The Castle and the Symbol

Beaufort Castle — Qalaat al-Shaqif in Arabic — sits atop a steep hill ridge near Nabatiyeh, commanding views across southern Lebanon and deep into northern Israel. It was built by Crusaders in the 12th century, later held by Saladin’s army, the Ottomans, the French, and the Palestinian Liberation Organisation. The PLO used it as a command post until the Israeli invasion of 1982, when Israeli forces seized it and turned it into a military outpost for the occupation that followed.

That occupation lasted 18 years. Israeli troops withdrew in 2000, ending what many in Israel had come to accept as a costly and strategically pointless presence on Lebanese soil. Now they are back.

Netanyahu understands the weight of returning to a place that symbolizes the longest period of Israeli military control over Lebanese territory. In a video statement released after the military took the castle, he said: “We have returned united, determined and stronger than ever. We have returned to a symbol of a heroic battle for our fighters.” The message is directed squarely at the Israeli domestic audience — a prime minister fighting corruption charges, presiding over a war with no clear end, offering a trophy.

But symbolism is not strategy. Orna Mizrahi, a former deputy director in Israel’s national security council, told the Associated Press that the castle’s capture amounts to little more than a public relations coup. “The military’s presence there will not solve the issue with Hezbollah,” she said. “We are damaging them in the operations, but in parallel we need to pursue a political and diplomatic solution.”

An Israeli official told reporters that there were no Hezbollah militants at Beaufort Castle and no weapons were found there. The castle was empty. If the objective was to degrade Hezbollah’s military capability, this particular operation achieved nothing at all. If the objective was to generate images of Israeli flags flying over a medieval fortress for domestic television, it succeeded entirely. The gap between the military achievement and the political presentation is wide, and it matters because wars that are fought for domestic optics rarely end well.


The Iran Link

The timing of the escalation is not accidental. Observers have suggested that Israeli officials and military commanders want to inflict as much damage as possible on Hezbollah before a potential diplomatic settlement imposes new limits or stops the offensive. The logic is straightforward: negotiate from a position of maximum destruction. Every day the operation continues is another day of weakening an adversary that will have to be dealt with politically eventually.

But the calculus is complicated by Iran, and here the story connects to a much larger chessboard. Tehran has continued to insist that any agreement to extend the current ceasefire with Washington — and to return shipping to the Strait of Hormuz — must include an end to fighting in Lebanon as well. The Lebanon front and the Hormuz front are now explicitly linked. You cannot resolve one without addressing the other, and Iran has made that position clear in every channel available to it.

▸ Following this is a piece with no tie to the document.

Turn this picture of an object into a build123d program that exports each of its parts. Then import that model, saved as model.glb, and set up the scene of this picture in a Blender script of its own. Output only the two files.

This linkage is a problem for the United States, which has been pursuing a separate track with Iran while supporting Israel’s operations in Lebanon. It is also a problem for Europe, because a crisis in the Strait of Hormuz — through which roughly a fifth of the world’s oil passes — would have immediate and severe economic consequences for every European capital. France, the UK, and Germany may be condemning the incursion in Lebanon, but they also have a direct interest in preventing a wider war that shuts down the Gulf’s shipping lanes.


What Comes Next

The European condemnation is significant because it breaks the pattern of relative silence that has characterized the international response to Israel’s Lebanon campaign since March. France, the UK, and Germany together represent the most influential voices on Middle East policy within the EU. When all three speak in the same direction, it signals a real shift in the diplomatic temperature.

But statements do not stop tanks. The UN Security Council meeting on Monday will produce resolutions. The United States will likely veto anything substantive or water it down to meaninglessness. The ceasefire is dead. The ground operation is expanding. A million people are displaced and 3,300 are dead, and those numbers will be higher by the time you finish reading this.

The honest assessment is this: Europe has finally said what should have been said weeks ago. Whether that makes any difference to the people of southern Lebanon — the ones sheltering in basements, the ones burying their children, the ones who have already fled their homes with nothing but what they could carry — is another question entirely. Diplomatic condemnations are useful for the historical record. They are less useful for people living through a war.